*Disclaimer: Ugh, I hate it when predators/abusers are in stuff I love. Hearing the sexual harassment allegations against Noel Clarke was gutting – I feel for all the women that he hurt, and it makes me mad that I can no longer just enjoy Mickey as an ancillary companion.*
(Slightly)
new feature today in that it’s distinct from the usual Favorite Characters
post. While I can’t positively adore everyone in the Whoniverse (pretty darn
close, though,) the completist in me wants to get around to all the companions,
Doctors, Torchwood/Sarah Jane team members, and major supporting players at
some point down the road, and characters who don’t make the upper echelon need
a platform. Mickey’s not one of my
favorite companions, but he’s still worth writing about. (Some Mickey-related spoilers.)
To be
fair, Mickey is horrendously hampered by his first appearance on the show. Like Rory, he’s introduced as the boyfriend
of the companion. However, while Rory
spends his first episode noticing hinky alien goings-on and asking Excellent
Questions, Mickey gets “eaten” by a trash can, is replaced by a ludicrously
fake Auton duplicate (the Autons have evidently stepped up their game quite a
bit by the time they tangle with Eleven,) and ends the episode literally
clinging to Rose as he cowers in fear.
Seriously, if she’d been wearing a skirt, he’d be hiding behind it. He’s the doofy boyfriend who’s not cut out
for all this alien stuff, who’s nice enough but not in the Doctor’s league. And Nine’s frequent jibes as Mickey,
willfully calling him by the wrong name and telling him he’s an idiot, just
make both of them look bad.
So who
could come back from all that? Mickey
Smith, that’s who! During his time on
the show, Mickey becomes a character to take seriously as both a person and a
companion. The first step is making him more
than a pit-stop on Rose’s journey to the Doctor. In Mickey’s second episode, he and Jackie
take equal part in demonstrating the fallout of Rose’s gallivanting in time and
space – because the TARDIS brings her home late, she finds out she’s been missing
without a trace for a year, much of
which Mickey spent under the suspicion of murdering
her. We all know life with the Doctor can
affect the people who travel with him, and sometimes things go very wrong, but
we don’t often see evidence of how the companion’s choices can ripple out and
affect the people back home.

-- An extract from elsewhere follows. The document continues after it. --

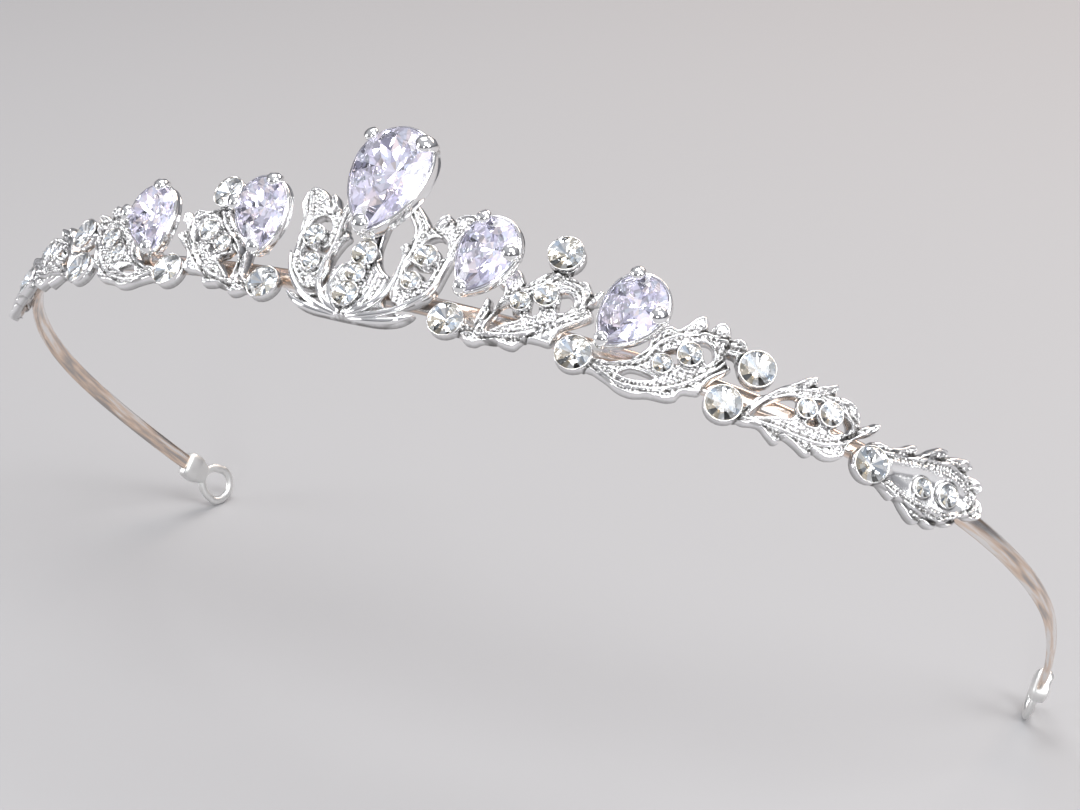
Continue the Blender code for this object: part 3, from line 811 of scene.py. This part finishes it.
def add_ring_terminals():
    """A flat egg-shaped eyelet on a neck, with a crimped sleeve whose ears clasp the strip's end."""
    space = seat(RING_AT, 0.0, 0.0, space=HOOP)
    egg = []
    for x, y in circle((RING_OUTER + RING_HOLE) / 2, 56):
        egg.append((x * 1.22, y * 0.94) if x < 0.0 else (x, y))
    wire = [(0.66 * math.cos(a), 0.48 * math.sin(a)) for a in np.radians(np.arange(0, 360, 30))]
    middle = CRIMP_FROM + CRIMP_LENGTH / 2 - RING_AT
    rows = []
    for u in np.linspace(-1.0, 1.0, 25):
        shrink = (1.0 - u ** 4) ** 0.5
        neck = max(u, 0.0)
        tall = (CRIMP_HEIGHT / 2) * (0.62 + 0.38 * shrink) * (1.0 - 0.30 * neck)
        thick = 1.3 * (0.70 + 0.30 * shrink) * (1.0 - 0.45 * neck)
        row = []
        for a in np.radians(np.arange(0, 360, 12)):
            waist = 1.0 - 0.22 * math.exp(-((math.sin(a) / 0.25) ** 2)) * (math.cos(a) > 0)
            across = math.copysign(abs(math.cos(a)) ** 0.62, math.cos(a)) * thick * waist
            up = math.copysign(abs(math.sin(a)) ** 0.62, math.sin(a)) * tall
            row.append((middle + u * (CRIMP_LENGTH / 2 + 0.15), up, across))
        rows.append(row)
    shape = joined(ring_sweep(egg, wire), loft(rows))
    both("ring_terminal", "_cast", shape, SATIN, space, (1, -1), True, "ring_terminal")


# Centre casting: a palmette with a curved foot, drawn as its right half.
half_outline = lobed(
    [(0.0, -4.0), (2.5, -3.95), (4.8, -3.8), (6.8, -3.2), (8.0, -2.2)],
    [(8.3, -1.5), (7.2, -1.8), (6.0, -1.75), (4.9, -1.55), (4.1, -1.0), (3.8, 0.2), (3.8, 1.6)],
    [(3.7, 2.4), (2.8, 2.8), (1.9, 3.6), (1.3, 4.8), (1.0, 6.0)],
    [(0.9, 8.6), (0.0, 8.7)],
)
right_edge = [point for point in half_outline if point[0] >= 0.0]
left_edge = [(-px, py) for px, py in reversed(right_edge) if px > 0.01]
foot_slot = [(3.0, -2.6), (3.6, -2.0), (5.2, -2.1), (6.2, -2.5), (5.0, -3.0), (3.8, -3.0)]
foot_slots = [foot_slot, [(-px, py) for px, py in foot_slot]]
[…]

Even apart
from knowing his girlfriend had been whisked away to who-knows-where-or-when by
a time-traveling alien, Mickey dealt with repeated police inquiries, whispering
and harassment from suspicious neighbors, and the helpless position of knowing
the truth but being unable to tell anyone.
That’s some seriously messed-up stuff.
Later in series 1, he takes Rose to task for keeping him in a holding
pattern while she dashes about the universe; traveling with the Doctor is
obviously her choice and it’s hugely valid, but he doesn’t deserve to be
treated like a toy she plays with when it suits her, and he tells her as much.